Why The Best Entrepreneurs Build Brands That Stand For Something
Any entrepreneur can launch a business. Far fewer build one worth remembering.
The difference rarely comes down to capital, timing, or even the product itself. It comes down to identity. Roughly half of all new businesses fail within the first five years — and in most of those cases, the product wasn’t the problem. The founders who build something that lasts are the ones who treat their brand’s values and lifestyle mission as core parts of their business strategies.
That matters more now than it ever has. Customers are choosing brands the way they choose communities. Employees are evaluating companies the way they evaluate relationships. Investors are looking beyond the pitch deck and asking what a business actually stands for. In that environment, a lifestyle-forward brand earns a competitive advantage that messaging alone can’t manufacture.
Here’s what I’ve seen separate the brands that scale with intention from the ones that drift:
1. A strong lifestyle identity attracts the right customers.
When your product reflects what your customers believe and how they want to live, you stop competing on price and start competing on meaning. That’s a fundamentally different business. James Deng , founder and CEO of Poké House, built this from day one. Poké House grew from a single location to 22 open stores with more than 70 signed locations not by chasing market share, but by building a genuine community around a mission.
“Brands that have a clear mission resonating with their community create loyalty, trust, and long-term relevance,” Deng says. “Profitability was never our real goal. It was bringing a healthy and fresh food option to our community in a sea of fast food and unhealthy options. A strong lifestyle mission was not a barrier to profitability, but the foundation of it.”
That’s the insight most founders miss. Loyalty at scale is earned through a values proposition your customers can actually feel.
2. Culture is a growth asset, not a soft benefit.
The way a team operates internally shows up externally in the customer experience. Every time. Founders who invest in a clear internal culture built around shared values and a genuine lifestyle mission scale more consistently because alignment replaces ambiguity. People know what they’re building and why.
Deng has made this a deliberate part of how Poké House grows. “Growing our brand is more than just opening more locations — it’s about investing in the people who make us who we are,” he says. “By creating opportunities for development, maintaining strong support systems, and providing up-to-date resources, we have scaled while preserving the culture and values that define Poké House.”
Most founders treat culture as something that emerges on its own. The ones building durable companies treat it as infrastructure. They build it early, protect it intentionally, and understand that a diluted culture at scale is harder to fix than a broken process.
3. Growth pressure is the real test of a brand’s identity.
Every brand hits a moment when expansion creates the temptation to broaden. A new market means new customers. New customers mean new expectations. And suddenly the instinct is to sand down the edges, soften the messaging, and appeal to everyone. It feels like smart scaling, but it’s usually the beginning of the end.
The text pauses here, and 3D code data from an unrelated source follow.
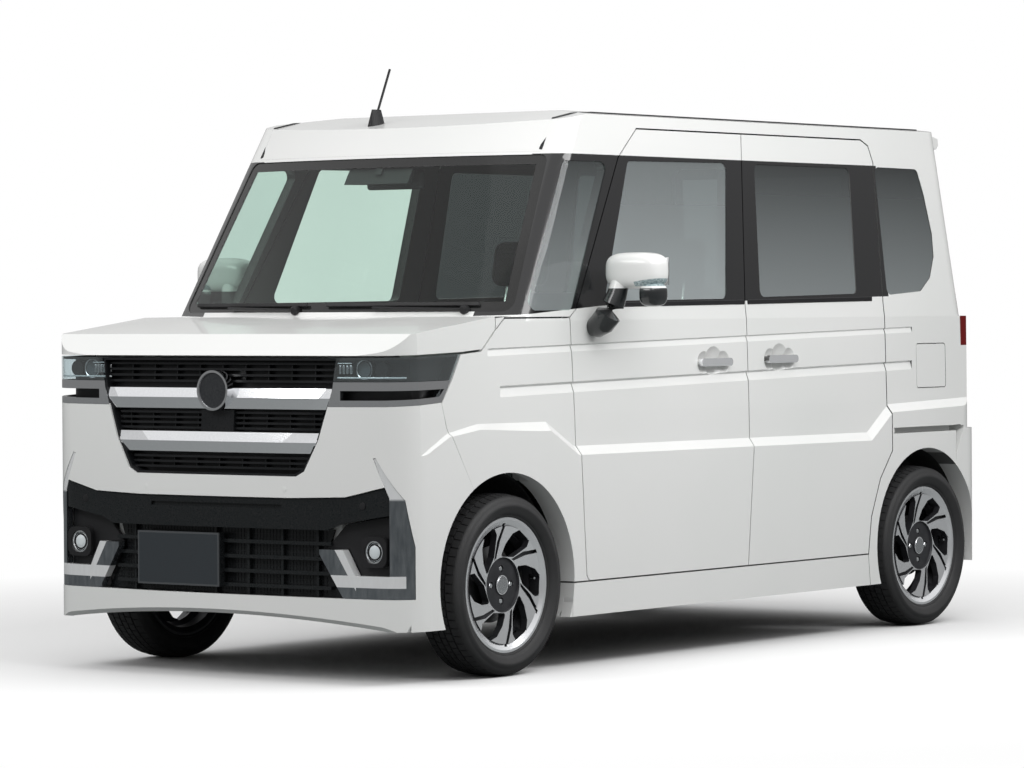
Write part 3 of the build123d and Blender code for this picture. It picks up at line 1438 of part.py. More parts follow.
# Under the bonnet and the floor: engine, radiator, tank, exhaust
ENGINE_X = (-320.0, 260.0)
with BuildPart() as engine:
    add(block(ENGINE_X, (-1420, -1040), (330, 820)))
    add(block((-RAIL_BEAM_X + SEAT_GAP, ENGINE_X[0] + 5), (-1300, -1200), (445, 505)))
    add(block((ENGINE_X[1] - 5, RAIL_BEAM_X - SEAT_GAP), (-1300, -1200), (445, 505)))
keep("engine", engine.part)
with BuildPart() as radiator:
    add(block((-RAIL_BEAM_X + SEAT_GAP, RAIL_BEAM_X - SEAT_GAP), (SUPPORT_Y + 2, SUPPORT_Y + 42), (270, 700)))
keep("radiator", radiator.part)
with BuildPart() as fuel_tank:
    add(block((-330, 250), (250, 740), (190, FLOOR_TOP_Z - FLOOR_SHEET - SEAT_GAP)))
    fillet(fuel_tank.edges().filter_by(Axis.Z), 40)
keep("fuel_tank", fuel_tank.part)

TAILPIPE_Y = (1420.0, 1640.0)
TAILPIPE_RADIUS = 20.0
SILENCER_Y = (1430.0, 1590.0)
with BuildPart() as exhaust:
    with BuildSketch(Plane.XZ.offset(-TAILPIPE_Y[1])):
        with Locations((330, 178)):
            Circle(TAILPIPE_RADIUS)
    extrude(amount=TAILPIPE_Y[1] - TAILPIPE_Y[0])
    with BuildSketch(Plane.XZ.offset(-SILENCER_Y[1])):
        with Locations((300, 240)):
            Ellipse(140, 70)
    extrude(amount=SILENCER_Y[1] - SILENCER_Y[0])
    add(block((290, 310), (1440, 1470), (300, REAR_FLOOR_Z - FLOOR_SHEET - SEAT_GAP)))
keep("exhaust", exhaust.part)

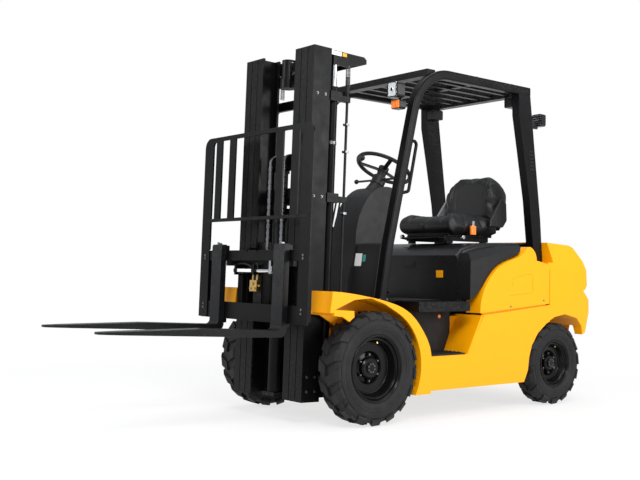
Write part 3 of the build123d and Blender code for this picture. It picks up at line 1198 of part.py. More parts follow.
def main():
    os.makedirs("parts", exist_ok=True)
    y_rear = WHEELBASE
    front_left = Pos(FRONT_TRACK / 2, 0, FRONT_TYRE_R)
    rear_left = Pos(REAR_TRACK / 2, y_rear, REAR_TYRE_R)
    front_tyre = front_left * tyre(FRONT_TYRE_R, FRONT_TYRE_W, FRONT_RIM_R, FRONT_LUGS)
    rear_tyre = rear_left * tyre(REAR_TYRE_R, REAR_TYRE_W, REAR_RIM_R, REAR_LUGS)
    front_rim = front_left * rim(FRONT_RIM_R, FRONT_TYRE_W, FRONT_HUB_R, FRONT_OFFSET)
    rear_rim = rear_left * rim(REAR_RIM_R, REAR_TYRE_W, REAR_HUB_R, REAR_OFFSET)
    for name, shape in (("front_tyre", front_tyre), ("rear_tyre", rear_tyre),
                        ("front_rim", front_rim), ("rear_rim", rear_rim),
                        ("knuckle", knuckle())):
        save(f"{name}_left", shape)
        save(f"{name}_right", mirror(shape, about=Plane.YZ))
    save("frame", frame())
    save("step_mats", step_mats())
    save("floor_plate", floor_plate())
    save("drive_axle", drive_axle())
    save("steer_axle", steer_axle())
    save("counterweight", counterweight())
    save("tow_pin", tow_pin())
    save("radiator", radiator())
    save("engine", engine())
    save("side_covers", side_covers())
    save("filler_door", filler_door())
    save("hood", hood())
    save("dash_cowl", dash_cowl())
    save("steering_column", steering_column())
    save("steering_wheel", steering_wheel())
    save("control_levers", control_levers())
    save("pedals", pedals())
    save("seat_base", seat_base())
    save("seat_cushion", seat_cushion())
    save("seat_back", seat_back())
    save("overhead_guard", overhead_guard())
    save("front_lamps", front_lamps())
    save("rear_lamps", rear_lamps())
    save("assist_grip", assist_grip())
    save("tilt_barrels", pair(tilt_barrel()))
    save("tilt_rods", pair(tilt_rod()))
    for name, shape in (("outer_mast", outer_mast()), ("lift_barrels", lift_barrels()),
                        ("mast_hoses", mast_hoses()), ("middle_mast", middle_mast()),
                        ("lift_rods", lift_rods()), ("inner_mast", inner_mast()),
                        ("free_lift_barrel", free_lift_barrel()), ("crosshead", crosshead()),
                        ("lift_chains", lift_chains()), ("lift_carriage", lift_carriage()),
                        ("shift_carriage", shift_carriage()), ("shift_cylinder", shift_cylinder()),
                        ("shift_rod", shift_rod()),
                        ("backrest", backrest()), ("fork_left", fork()),
                        ("fork_right", mirror(fork(), about=Plane.YZ))):
        save(name, mast_lean(shape))


main()
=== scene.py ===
import json
import math

import bmesh
import bpy
from mathutils import Matrix, Vector


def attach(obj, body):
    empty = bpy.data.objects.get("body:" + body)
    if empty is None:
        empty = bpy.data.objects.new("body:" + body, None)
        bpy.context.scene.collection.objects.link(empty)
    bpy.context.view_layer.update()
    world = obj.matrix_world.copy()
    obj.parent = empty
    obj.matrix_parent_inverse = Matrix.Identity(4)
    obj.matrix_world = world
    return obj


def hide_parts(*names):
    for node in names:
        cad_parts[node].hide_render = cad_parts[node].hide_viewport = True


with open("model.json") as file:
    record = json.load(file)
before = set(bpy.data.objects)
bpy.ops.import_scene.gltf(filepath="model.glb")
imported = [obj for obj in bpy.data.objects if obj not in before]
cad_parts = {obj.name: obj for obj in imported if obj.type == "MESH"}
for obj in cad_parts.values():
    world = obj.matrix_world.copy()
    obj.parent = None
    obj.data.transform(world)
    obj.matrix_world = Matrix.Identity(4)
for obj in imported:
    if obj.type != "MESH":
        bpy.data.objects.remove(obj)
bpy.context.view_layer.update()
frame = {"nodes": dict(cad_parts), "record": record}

# Places from the CAD frame, in metres; at() and Build.box() take Y from the front axle's line
AXLE_Y = -0.20276
WHEELBASE = 1.640
FRONT_TYRE = 0.325
REAR_TYRE = 0.275
FRONT_WHEEL = Vector((0.4825, AXLE_Y, FRONT_TYRE))
REAR_WHEEL = Vector((0.4875, AXLE_Y + WHEELBASE, REAR_TYRE))
SIDES = (("left", 1), ("right", -1))

# The mast group is drawn upright and then leant back about the front axle
PIVOT = Vector((0, AXLE_Y, FRONT_TYRE))
LEAN = (Matrix.Translation(PIVOT) @ Matrix.Rotation(math.radians(-1.5), 4, "X")
        @ Matrix.Translation(-PIVOT))


def at(x, y, z):
    return (x, AXLE_Y + y, z)


# Camera, as fitted to the photograph

SENSOR_MM = 36.0
LENS_MM = 53.178
CAMERA_PLACE = at(4.47653, -3.66713, 0.87631)
CAMERA_TURN = (50.517, -1.831, 0.997)  # yaw, pitch and roll in degrees


def make_camera():
    data = bpy.data.cameras.new("camera")
    data.sensor_fit = "HORIZONTAL"
    data.sensor_width = SENSOR_MM
    data.lens = LENS_MM
    data.clip_start, data.clip_end = 0.05, 100.0
    cam = bpy.data.objects.new("camera", data)
    bpy.context.scene.collection.objects.link(cam)
    yaw, pitch, roll = (math.radians(a) for a in CAMERA_TURN)
    forward = Vector((-math.sin(yaw) * math.cos(pitch), math.cos(yaw) * math.cos(pitch),
                      -math.sin(pitch)))
    right = Vector((math.cos(yaw), math.sin(yaw), 0))
    up = right.cross(forward)
    across = right * math.cos(roll) + up * math.sin(roll)
    upward = -right * math.sin(roll) + up * math.cos(roll)
    m = Matrix((across, upward, -forward)).transposed().to_4x4()
    m.translation = CAMERA_PLACE
    cam.matrix_world = m
    bpy.context.scene.camera = cam


make_camera()
bpy.context.scene.view_settings.view_transform = "Standard"


# Materials

# Levels for the "Specular IOR Level" socket
DULL = 0.26
DEEP = 0.12
# Socket numbers of a Mix node in its colour mode, where names are shared
MIX_FACTOR, MIX_A, MIX_B, MIX_RESULT = 0, 6, 7, 2


def tint(color, factor, lift=0.0):
    return tuple(c * factor + lift for c in color)


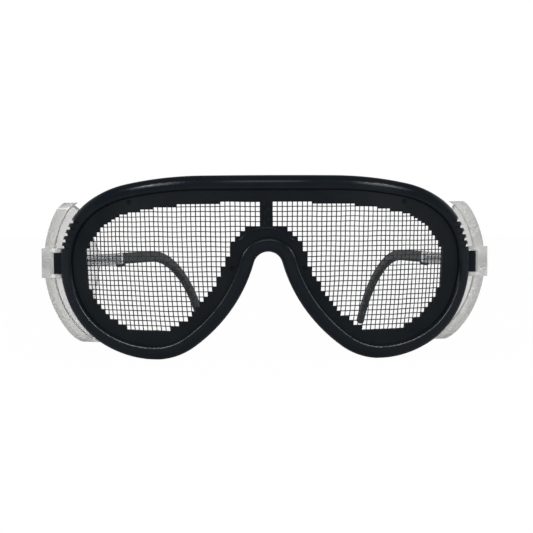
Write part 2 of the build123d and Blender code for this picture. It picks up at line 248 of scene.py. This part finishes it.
# %% Lamps
lamp_aim = Vector((0, front_y, 40.0 * MM))
lamp_plan = {            # metres across, behind the front and up; metres wide and high; watts
    "top_lamp": ((0.0, -0.65, 0.42), (0.42, 0.24), 1.2),
    "left_lamp": ((-0.7, -0.5, 0.45), (0.35, 0.35), 2.6),
    "right_lamp": ((0.7, -0.45, 0.35), (0.3, 0.3), 2.0),
    "left_glint_lamp": ((-0.69, -0.43, 0.40), (0.06, 0.05), 0.9),
    "right_glint_lamp": ((0.69, -0.43, 0.40), (0.16, 0.04), 0.8),
}
for name, ((across, behind_front, up), size, power) in lamp_plan.items():
    lamp = bpy.data.objects.new(name, bpy.data.lights.new(name, "AREA"))
    lamp.data.shape = "RECTANGLE"
    lamp.data.size, lamp.data.size_y = size
    lamp.data.energy = power
    lamp.location = (across, front_y + behind_front, up)
    lamp.rotation_euler = (lamp_aim - lamp.location).to_track_quat("-Z", "Y").to_euler()
    bpy.context.scene.collection.objects.link(lamp)
print(len(lamp_plan), "lamps")

# %% [markdown]
# Moulded plastic is never even: it has a fine spark texture from the mould, hands leave cloudy smudges, and
# use leaves fine scratches. Painted pictures could carry these, but noise from nodes has no seams and stays
# sharp from near. Each effect is a shader group, built once, and every material places it with its own sizes.

# %% A shader group with named sockets
def shader_group(name, inputs, outputs):
    """An empty shader group, what its named inputs give, and its named outputs to link to."""
    group = bpy.data.node_groups.new(name, "ShaderNodeTree")
    for socket, value in inputs.items():
        kind = "NodeSocketVector" if isinstance(value, tuple) else "NodeSocketFloat"
        group.interface.new_socket(socket, in_out="INPUT", socket_type=kind).default_value = value
    for socket in outputs:
        group.interface.new_socket(socket, in_out="OUTPUT", socket_type="NodeSocketFloat")
    return group, group.nodes.new("NodeGroupInput").outputs, group.nodes.new("NodeGroupOutput").inputs


# %% Grain and smudges
NOISE_MIDDLE = 0.5

skin, given, wanted = shader_group(
    "moulded_skin", {"Grain Scale": 4000.0, "Smudge Scale": 60.0, "Smudge Contrast": 2.0},
    ("Grain", "Smudge"))
place = add(skin, "ShaderNodeTexCoord").outputs["Object"]
grain = add(skin, "ShaderNodeTexNoise", {"Vector": place, "Scale": given["Grain Scale"], "Detail": 3.0})
cloud = add(skin, "ShaderNodeTexNoise", {"Vector": place, "Scale": given["Smudge Scale"], "Detail": 5.0,
                                         "Roughness": 0.6})
centred = calc(skin, "SUBTRACT", cloud.outputs[0], NOISE_MIDDLE)
harder = calc(skin, "MULTIPLY_ADD", centred, given["Smudge Contrast"], NOISE_MIDDLE)
clean = add(skin, "ShaderNodeClamp", {"Value": harder})
skin.links.new(grain.outputs[0], wanted["Grain"])
skin.links.new(clean.outputs[0], wanted["Smudge"])
print(skin.name, len(skin.nodes), "nodes")

# %% Fine scratches
line_width = 0.03
patch_scale = 90.0
patch_bare, patch_worn = 0.62, 0.35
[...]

The founders who build lasting brands treat that moment differently. They use growth as a filter, not a compromise, asking “how do we bring more of the right people into what we’ve already built?” The identity doesn’t stretch to fit new audiences. The audience grows because the identity is clear enough to find them.
I’ve watched brands lose themselves chasing scale. The ones that hold the line on who they are — even when it costs them a deal or a market — are the ones still standing in five years.
Stop treating your mission like a footnote
Your “why” is a business decision, one that belongs in your operations, your culture, and your growth strategy. Founders who build their identity into how they hire, how they scale, and how they show up for customers are building businesses that are genuinely harder to compete with.
The market will always have room for another product. It has very little room for another mission that people actually believe in. That’s your edge. And unlike a product feature, it’s nearly impossible to copy.